• **Task data**
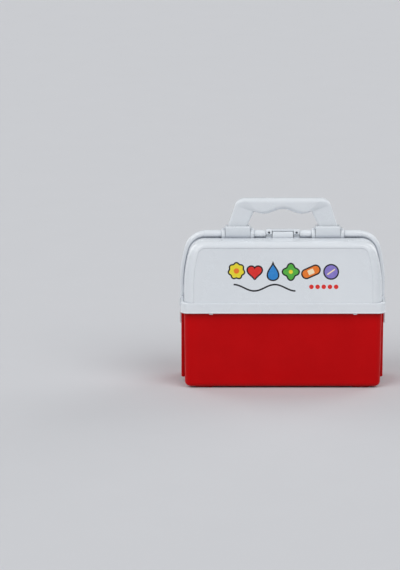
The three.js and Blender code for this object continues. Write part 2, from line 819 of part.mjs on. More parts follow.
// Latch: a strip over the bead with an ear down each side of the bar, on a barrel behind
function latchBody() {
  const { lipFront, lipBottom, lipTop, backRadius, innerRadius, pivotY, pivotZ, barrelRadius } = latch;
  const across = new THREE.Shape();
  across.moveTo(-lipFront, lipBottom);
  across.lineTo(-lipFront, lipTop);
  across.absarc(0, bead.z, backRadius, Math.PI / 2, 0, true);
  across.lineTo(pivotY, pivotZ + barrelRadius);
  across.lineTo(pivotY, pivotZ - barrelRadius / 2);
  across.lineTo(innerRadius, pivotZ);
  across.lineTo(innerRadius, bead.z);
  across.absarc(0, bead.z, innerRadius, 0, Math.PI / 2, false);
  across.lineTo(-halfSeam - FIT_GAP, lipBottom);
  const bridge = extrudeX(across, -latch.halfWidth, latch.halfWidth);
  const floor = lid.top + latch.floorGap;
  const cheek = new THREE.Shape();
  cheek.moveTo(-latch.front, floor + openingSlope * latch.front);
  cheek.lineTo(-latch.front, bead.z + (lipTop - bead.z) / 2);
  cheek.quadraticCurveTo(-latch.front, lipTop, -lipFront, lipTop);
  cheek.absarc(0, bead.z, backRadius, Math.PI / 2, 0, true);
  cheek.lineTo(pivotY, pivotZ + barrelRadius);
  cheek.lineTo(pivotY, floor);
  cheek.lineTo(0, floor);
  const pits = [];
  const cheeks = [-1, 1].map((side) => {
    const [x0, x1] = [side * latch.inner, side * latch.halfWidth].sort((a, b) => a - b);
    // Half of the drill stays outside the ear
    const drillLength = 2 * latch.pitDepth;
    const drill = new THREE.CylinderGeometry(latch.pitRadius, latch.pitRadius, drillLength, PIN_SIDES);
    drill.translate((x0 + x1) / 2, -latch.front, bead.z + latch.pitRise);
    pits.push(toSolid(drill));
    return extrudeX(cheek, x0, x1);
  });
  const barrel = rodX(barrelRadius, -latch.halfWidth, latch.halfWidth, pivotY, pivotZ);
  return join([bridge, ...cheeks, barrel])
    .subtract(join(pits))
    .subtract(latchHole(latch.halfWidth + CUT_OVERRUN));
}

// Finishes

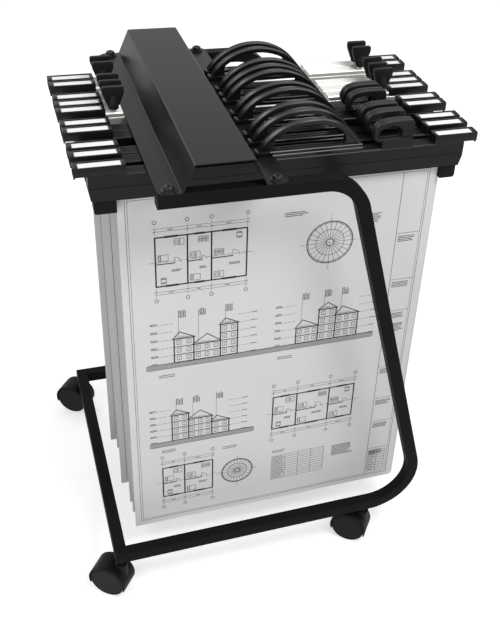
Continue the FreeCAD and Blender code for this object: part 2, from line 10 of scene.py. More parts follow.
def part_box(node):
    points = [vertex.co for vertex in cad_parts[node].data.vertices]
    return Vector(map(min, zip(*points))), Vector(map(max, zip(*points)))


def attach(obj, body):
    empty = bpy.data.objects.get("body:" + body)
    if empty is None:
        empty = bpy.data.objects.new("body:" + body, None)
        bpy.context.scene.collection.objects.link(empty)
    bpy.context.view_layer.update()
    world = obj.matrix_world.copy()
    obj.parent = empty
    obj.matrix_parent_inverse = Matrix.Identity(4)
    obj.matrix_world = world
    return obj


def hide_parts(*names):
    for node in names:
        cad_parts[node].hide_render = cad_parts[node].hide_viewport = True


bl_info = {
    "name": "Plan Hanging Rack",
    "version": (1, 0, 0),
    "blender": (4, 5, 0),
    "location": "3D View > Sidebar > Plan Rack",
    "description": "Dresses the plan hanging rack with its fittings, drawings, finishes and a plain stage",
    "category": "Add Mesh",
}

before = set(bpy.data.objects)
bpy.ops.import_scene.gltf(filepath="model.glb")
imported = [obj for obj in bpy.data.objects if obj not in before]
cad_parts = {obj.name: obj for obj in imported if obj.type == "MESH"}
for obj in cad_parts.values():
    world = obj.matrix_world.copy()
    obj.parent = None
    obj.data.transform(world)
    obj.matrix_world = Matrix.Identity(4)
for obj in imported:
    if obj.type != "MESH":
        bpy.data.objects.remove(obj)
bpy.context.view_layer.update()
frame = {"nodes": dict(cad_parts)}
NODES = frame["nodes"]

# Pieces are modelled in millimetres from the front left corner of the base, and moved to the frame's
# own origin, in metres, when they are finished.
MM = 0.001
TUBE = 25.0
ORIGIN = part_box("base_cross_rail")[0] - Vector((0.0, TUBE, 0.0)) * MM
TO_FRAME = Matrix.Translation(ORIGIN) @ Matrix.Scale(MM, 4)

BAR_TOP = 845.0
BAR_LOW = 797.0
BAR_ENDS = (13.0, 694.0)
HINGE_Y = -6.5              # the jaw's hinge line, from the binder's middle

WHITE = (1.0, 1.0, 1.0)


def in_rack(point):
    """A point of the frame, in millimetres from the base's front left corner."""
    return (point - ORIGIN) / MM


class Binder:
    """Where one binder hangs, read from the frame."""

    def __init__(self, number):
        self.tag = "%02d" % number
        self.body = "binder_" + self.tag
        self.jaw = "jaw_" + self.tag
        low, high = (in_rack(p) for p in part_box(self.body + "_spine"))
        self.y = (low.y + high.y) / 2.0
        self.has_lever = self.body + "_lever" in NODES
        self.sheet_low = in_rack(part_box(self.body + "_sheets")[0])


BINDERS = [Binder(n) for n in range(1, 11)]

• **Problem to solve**
Extract every line above exactly as it stands.

• **Reply**
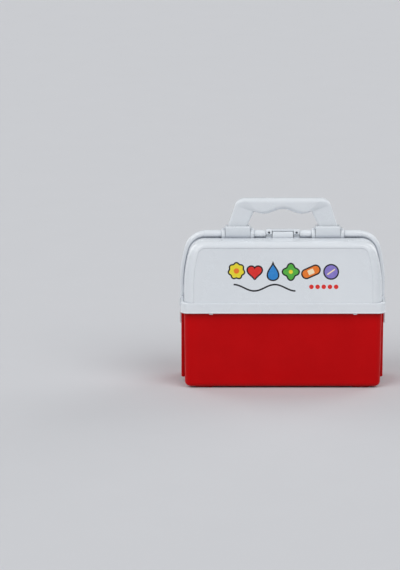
The three.js and Blender code for this object continues. Write part 2, from line 819 of part.mjs on. More parts follow.
// Latch: a strip over the bead with an ear down each side of the bar, on a barrel behind
function latchBody() {
  const { lipFront, lipBottom, lipTop, backRadius, innerRadius, pivotY, pivotZ, barrelRadius } = latch;
  const across = new THREE.Shape();
  across.moveTo(-lipFront, lipBottom);
  across.lineTo(-lipFront, lipTop);
  across.absarc(0, bead.z, backRadius, Math.PI / 2, 0, true);
  across.lineTo(pivotY, pivotZ + barrelRadius);
  across.lineTo(pivotY, pivotZ - barrelRadius / 2);
  across.lineTo(innerRadius, pivotZ);
  across.lineTo(innerRadius, bead.z);
  across.absarc(0, bead.z, innerRadius, 0, Math.PI / 2, false);
  across.lineTo(-halfSeam - FIT_GAP, lipBottom);
  const bridge = extrudeX(across, -latch.halfWidth, latch.halfWidth);
  const floor = lid.top + latch.floorGap;
  const cheek = new THREE.Shape();
  cheek.moveTo(-latch.front, floor + openingSlope * latch.front);
  cheek.lineTo(-latch.front, bead.z + (lipTop - bead.z) / 2);
  cheek.quadraticCurveTo(-latch.front, lipTop, -lipFront, lipTop);
  cheek.absarc(0, bead.z, backRadius, Math.PI / 2, 0, true);
  cheek.lineTo(pivotY, pivotZ + barrelRadius);
  cheek.lineTo(pivotY, floor);
  cheek.lineTo(0, floor);
  const pits = [];
  const cheeks = [-1, 1].map((side) => {
    const [x0, x1] = [side * latch.inner, side * latch.halfWidth].sort((a, b) => a - b);
    // Half of the drill stays outside the ear
    const drillLength = 2 * latch.pitDepth;
    const drill = new THREE.CylinderGeometry(latch.pitRadius, latch.pitRadius, drillLength, PIN_SIDES);
    drill.translate((x0 + x1) / 2, -latch.front, bead.z + latch.pitRise);
    pits.push(toSolid(drill));
    return extrudeX(cheek, x0, x1);
  });
  const barrel = rodX(barrelRadius, -latch.halfWidth, latch.halfWidth, pivotY, pivotZ);
  return join([bridge, ...cheeks, barrel])
    .subtract(join(pits))
    .subtract(latchHole(latch.halfWidth + CUT_OVERRUN));
}

// Finishes

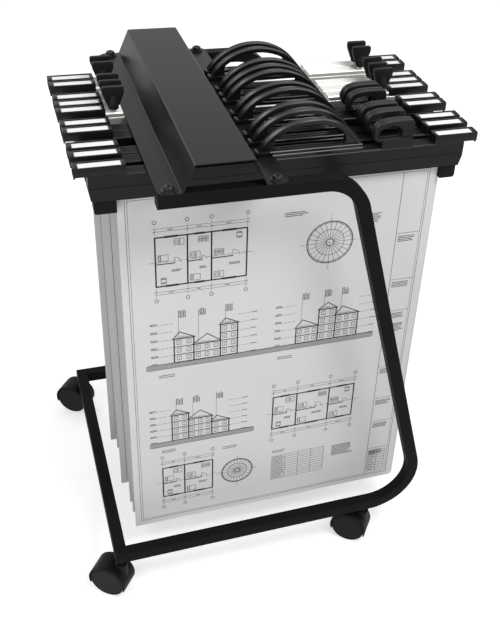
Continue the FreeCAD and Blender code for this object: part 2, from line 10 of scene.py. More parts follow.
def part_box(node):
    points = [vertex.co for vertex in cad_parts[node].data.vertices]
    return Vector(map(min, zip(*points))), Vector(map(max, zip(*points)))


def attach(obj, body):
    empty = bpy.data.objects.get("body:" + body)
    if empty is None:
        empty = bpy.data.objects.new("body:" + body, None)
        bpy.context.scene.collection.objects.link(empty)
    bpy.context.view_layer.update()
    world = obj.matrix_world.copy()
    obj.parent = empty
    obj.matrix_parent_inverse = Matrix.Identity(4)
    obj.matrix_world = world
    return obj


def hide_parts(*names):
    for node in names:
        cad_parts[node].hide_render = cad_parts[node].hide_viewport = True


bl_info = {
    "name": "Plan Hanging Rack",
    "version": (1, 0, 0),
    "blender": (4, 5, 0),
    "location": "3D View > Sidebar > Plan Rack",
    "description": "Dresses the plan hanging rack with its fittings, drawings, finishes and a plain stage",
    "category": "Add Mesh",
}

before = set(bpy.data.objects)
bpy.ops.import_scene.gltf(filepath="model.glb")
imported = [obj for obj in bpy.data.objects if obj not in before]
cad_parts = {obj.name: obj for obj in imported if obj.type == "MESH"}
for obj in cad_parts.values():
    world = obj.matrix_world.copy()
    obj.parent = None
    obj.data.transform(world)
    obj.matrix_world = Matrix.Identity(4)
for obj in imported:
    if obj.type != "MESH":
        bpy.data.objects.remove(obj)
bpy.context.view_layer.update()
frame = {"nodes": dict(cad_parts)}
NODES = frame["nodes"]

# Pieces are modelled in millimetres from the front left corner of the base, and moved to the frame's
# own origin, in metres, when they are finished.
MM = 0.001
TUBE = 25.0
ORIGIN = part_box("base_cross_rail")[0] - Vector((0.0, TUBE, 0.0)) * MM
TO_FRAME = Matrix.Translation(ORIGIN) @ Matrix.Scale(MM, 4)

BAR_TOP = 845.0
BAR_LOW = 797.0
BAR_ENDS = (13.0, 694.0)
HINGE_Y = -6.5              # the jaw's hinge line, from the binder's middle

WHITE = (1.0, 1.0, 1.0)


def in_rack(point):
    """A point of the frame, in millimetres from the base's front left corner."""
    return (point - ORIGIN) / MM


class Binder:
    """Where one binder hangs, read from the frame."""

    def __init__(self, number):
        self.tag = "%02d" % number
        self.body = "binder_" + self.tag
        self.jaw = "jaw_" + self.tag
        low, high = (in_rack(p) for p in part_box(self.body + "_spine"))
        self.y = (low.y + high.y) / 2.0
        self.has_lever = self.body + "_lever" in NODES
        self.sheet_low = in_rack(part_box(self.body + "_sheets")[0])


BINDERS = [Binder(n) for n in range(1, 11)]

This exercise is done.